Once you have Opensolaris installed, you need to make sure that the COMSTAR services are running. You should enable stmf and whatever target services you need. For iSCSI, enable iscsi/target. FC and SCSI, stmf is fine. For FCOE, enable fcoe_target. For SRP, enable ibsrb/target.

After the services are running, you can move on to setting up ZFS as desired.

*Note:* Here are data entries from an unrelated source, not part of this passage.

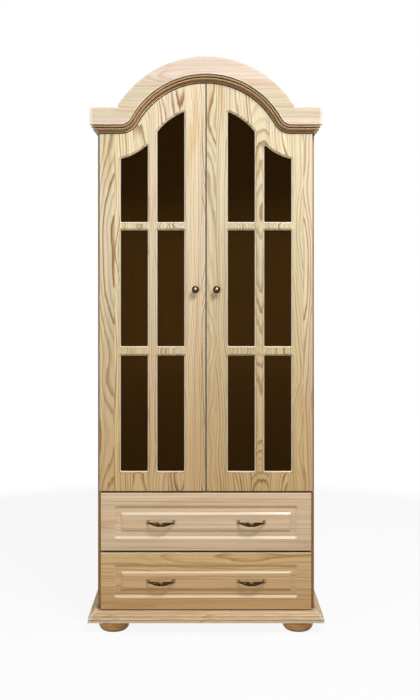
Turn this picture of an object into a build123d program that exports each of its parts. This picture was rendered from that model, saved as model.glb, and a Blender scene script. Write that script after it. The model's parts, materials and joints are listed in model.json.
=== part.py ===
from build123d import *
import math
import os

# A tall display cabinet: arched crown, two glazed doors, two drawers, moulded plinth and turned feet.
# Millimetres. +Z is up, the front faces -Y, and the origin is on the floor, below the middle of the cabinet.

# Carcass
BODY_WIDTH = 804.0
PANEL = 20.0
SIDE_PANEL = 22.0
CARCASS_FRONT = -165.0
CARCASS_BACK = 210.0
BACK_SHEET = 5.0
OUTER_X = BODY_WIDTH / 2
INNER_X = OUTER_X - SIDE_PANEL
REAR_Y = CARCASS_BACK + BACK_SHEET
EDGE_ROUND = 2.0
SHEET_INSET = 2.0
CUT_MARGIN = 5.0

# Feet and plinth
FOOT_HEIGHT = 40.0
FOOT_TOP_RADIUS = 51.0
FOOT_WAIST_RADIUS = 57.0
FOOT_WAIST_Z = 18.0
FOOT_BOTTOM_RADIUS = 46.0
FOOT_BAND = 3.0
FOOT_X = 343.0
FRONT_FOOT_Y = -144.0
REAR_FOOT_Y = 150.0
STUD_RADIUS = 4.0
STUD_LENGTH = 25.0
PLINTH_HEIGHT = 39.0
PLINTH_TOP = FOOT_HEIGHT + PLINTH_HEIGHT
PLINTH_HALF_WIDTH = 435.0
PLINTH_FRONT = -212.0
PLINTH_RAIL = 45.0
CORNER_BLOCK = 90.0

# Doors
DOOR_THICKNESS = 20.0
DOOR_GAP = 2.0
DOOR_BACK = CARCASS_FRONT - DOOR_GAP
DOOR_FRONT = DOOR_BACK - DOOR_THICKNESS
DOOR_OUTER_X = 394.0
DOOR_INNER_X = 2.0
DOOR_BOTTOM = 519.0
DOOR_ARCH_INSET = 30.0
DOOR_EDGE_ROUND = 2.5
PANE_COLUMNS = [(81.0, 180.0), (216.0, 315.6)]
PANE_ROWS = [(593.0, 1020.0), (1055.0, 1484.0)]
ARCHED_PANE_BOTTOM = 1515.0
PANE_CORNER = 4.0
PANE_LIP = 2.0
PANE_LIP_WIDTH = 7.0
PANE_ROUND = 6.0
REBATE_LAP = 8.0
REBATE_DEPTH = 10.0
REBATE_CORNER = 6.0
GLASS_THICKNESS = 4.0
GLASS_PLAY = 0.5
BEAD_WIDTH = 8.0
BEAD_KERF = 0.3
KNOB_X = 39.0
KNOB_Z = 1265.0
KNOB_SCREW_DEPTH = 11.0

# Hinges: the door turns about one upright line near its front outer edge
HINGE_X = 392.0
HINGE_Y = -179.0
HINGE_HEIGHTS = [610.0, 950.0, 1340.0, 1750.0]
CUP_SETBACK = 21.0
CUP_RADIUS = 17.5
CUP_WALL = 1.2
CUP_DEPTH = 12.0
CUP_FLANGE_RADIUS = 18.5
CUP_FLANGE = 1.0
CUP_FLOOR_PLAY = 0.2
CUP_FLOOR = 1.0
WING_HALF_HEIGHT = 29.0
WING_WIDTH = 15.0
WING_OFFSET = 6.0
WING_SCREW_SPACING = 48.0
WING_SCREW_DEPTH = 12.0
WING_SCREW_HEAD = 0.7
WING_SCREW_RADIUS = 3.5
WING_ROUND = 5.0
ARM_PIVOT_X = 376.2
ARM_PIVOT_Y = -171.7
ARM_NOSE_RADIUS = 2.5
ARM_HALF_HEIGHT = 6.0
ARM_SLOT_HALF_HEIGHT = 4.1
ARM_PLATE = 2.0
ARM_PLATE_RANGE = (-138.0, -102.0)
ARM_PLATE_HALF_HEIGHT = 24.0
ARM_PLATE_SCREW_STEP = 16.0
ARM_BODY_RANGE = (-160.0, -95.0)
ARM_BODY_THICKNESS = 6.5
ARM_SHOULDER = 3.0
ARM_SLOT_RANGE = (-180.0, -167.5)
ARM_SLOT_REACH = 12.0
LINK_REACH = 18.4
LINK_REST_ANGLE = -10.3
LINK_BEND_ALONG = 13.9
LINK_BEND_OUT = 8.8
LINK_THICKNESS = 2.4
LINK_TIP_RADIUS = 1.7
LINK_BEND_RADIUS = 3.5
LINK_HALF_HEIGHT = 3.8
PIN_RADIUS = 1.0
PIN_PLAY = 0.05

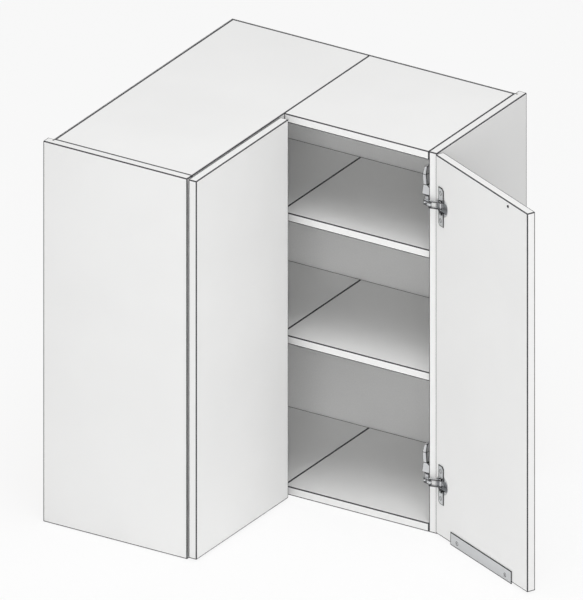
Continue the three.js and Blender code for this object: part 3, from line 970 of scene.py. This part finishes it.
def cup_cheek(metal, z, way, reach):
    """The cheek that carries the long link's pin: the cup's circle beyond a chord."""
    edge, rise, under, arc_points = mm(0.4), mm(0.3), mm(0.8), 9
    span = math.acos(metal.pocket_half / reach)
    angles = np.linspace(-span, span, arc_points) + way * np.pi / 2
    core = np.stack([np.cos(angles), np.sin(angles)], axis=1) * (reach - edge)
    core[:, 1] += way * edge * (1 + metal.pocket_half / reach)
    core += np.array([metal.cup_from_edge, z])
    return rounded_prism(core, edge, -rise, metal.cup_depth - under, edge).upright(OUT)


def cup_plate(metal, z, way):
    """Half of the screwed plate: from the pocket to its tip, one outer corner chamfered."""
    edge, cut, inset, width = mm([0.45, 4, 9.9, 15.5])
    u0 = metal.cup_from_edge - inset + edge
    u1 = u0 + width - 2 * edge
    near, far = metal.pocket_half + edge, metal.wing_height / 2 - edge
    core = np.array([(u0, near), (u1, near), (u1, far - cut), (u1 - cut, far), (u0, far)])
    if way < 0:
        core = np.array([u0 + u1, 0]) - core
    core = core + np.array([0, z])
    return rounded_prism(core, edge, *CUP_PLATE, edge, metal.steel_shade_line).upright(OUT)


def cup_housing(metal, z, way):
    """Half of the raised housing beside the links."""
    inset, width, half_length, proud, seat, edge = mm([4.3, 7.8, 13.5, 4.3, 0.4, 0.8])
    start = metal.cup_from_edge - inset
    near, far = z + way * metal.pocket_half, z + way * half_length
    low = (start, -proud, min(near, far))
    high = (start + width, -seat, max(near, far))
    return board(low, high, OUT, edge, line=metal.steel_shade_line)


def cheeks(start, end, z, inner, outer, radius):
    """Two plates with round ends between two pivots, one above z and one below it."""
    # line: width of the painted shade line beside each rounded edge of a cheek.
    edge, line = mm([0.4, 0.5])
    spans = ((z + inner, z + outer), (z - outer, z - inner))
    return [
        rounded_prism(
            [start, end], radius, *span, edge, line, steps=LINK_STEPS, corner_kind=BAND
        )
        for span in spans
    ]


def short_link(metal, place):
    """A fork round the arm's tongue, solid beyond it, and the pin that carries the long
    link, with a riveted head at each end."""
    z, radius = place.z, metal.link_radius
    start, end = place.arm_pivot(), place.elbow()
    inner, outer, fork, play, edge = mm([2.3, 4.4, 8, 0.2, 0.1])
    pin_reach, head_radius, head_from, head_to, head_edge = mm([6.6, 2.0, 6.85, 7.35, 0.15])
    solid = [start + (end - start) * (fork / np.linalg.norm(end - start)), end]
    return [
        *cheeks(start, end, z, inner, outer, radius),
        rounded_prism(solid, radius - play, z - inner, z + inner, edge, corner_kind=BAND),
        cross_pin(PIVOT_RADIUS, z, pin_reach, end),
        pin(head_radius, z - head_to, z - head_from, UP, end, head_edge),
        pin(head_radius, z + head_from, z + head_to, UP, end, head_edge),
    ]


def long_link(metal, place):
    """Two cheeks outside the short link, from its pin to the pin that turns in the cup."""
    start = place.elbow()
    end = start - place.arm_pivot()
    inner, outer, pin_reach, sleeve = mm([4.8, 6.8, 10.4, 2.1])
    return [
        *cheeks(start, end, place.z, inner, outer, metal.link_radius),
        cross_pin(PIVOT_RADIUS, place.z, pin_reach, end),
        cross_pin(sleeve, place.z, inner, end),
    ]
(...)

3) ZFS Pool & Volume Configuration

Now for the fun part - setting up ZFS! First, how you set up ZFS depends heavily upon whether you've decided to use an external array presented as a single LUN to your Opensolaris machine or disks presented individually. If you decide to use an external RAID array, simply create your storage pool with the one disk you have presented:

# zpool create <pool name> <disk>

Note that if you're not logged in as root you'll need a “pfexec” or “sudo” in front of that. If you've decided to let ZFS manage the RAID, you'll need to do the following:

# zpool create <pool name> <RAID Type> <disk 1> <disk 2> <disk 3> <disk 4>… <disk n> <spare> <disk x>…“ Remember, RAID Type can be raidz1, raidz2, raidz3, or mirror. If you do mirrors, separate each pair of disks with another “mirror” command: mirror <disk 1> <disk 2> mirror <disk 3> <disk 4>. Once your pool is created, you can start creating filesystems and volumes. Filesystems aren't generally useful for iSCSI booting, as they're only exportable via NFS or CIFS. For iSCSI or FC booting, we're really more interested in volumes. Creating volumes with ZFS is done via the “zfs create -V” command. The syntax is something like this: # zfs create -V <size> [-s] <storage pool>/<volume name>''

Size can be specified any number of ways - 3G, 1024M, etc. The -s option enables thin provisioning, which sets the volume to a certain size but does not allocate the disk space. This allows for flexibility in disk allocation - you can allocate more than you have without running out of disk - but also opens you to the risk that you'll fill up your disks with little or no warning. So, if you decide to use thin provisioning, watch your volumes and storage pools closely to make sure you don't fill them up.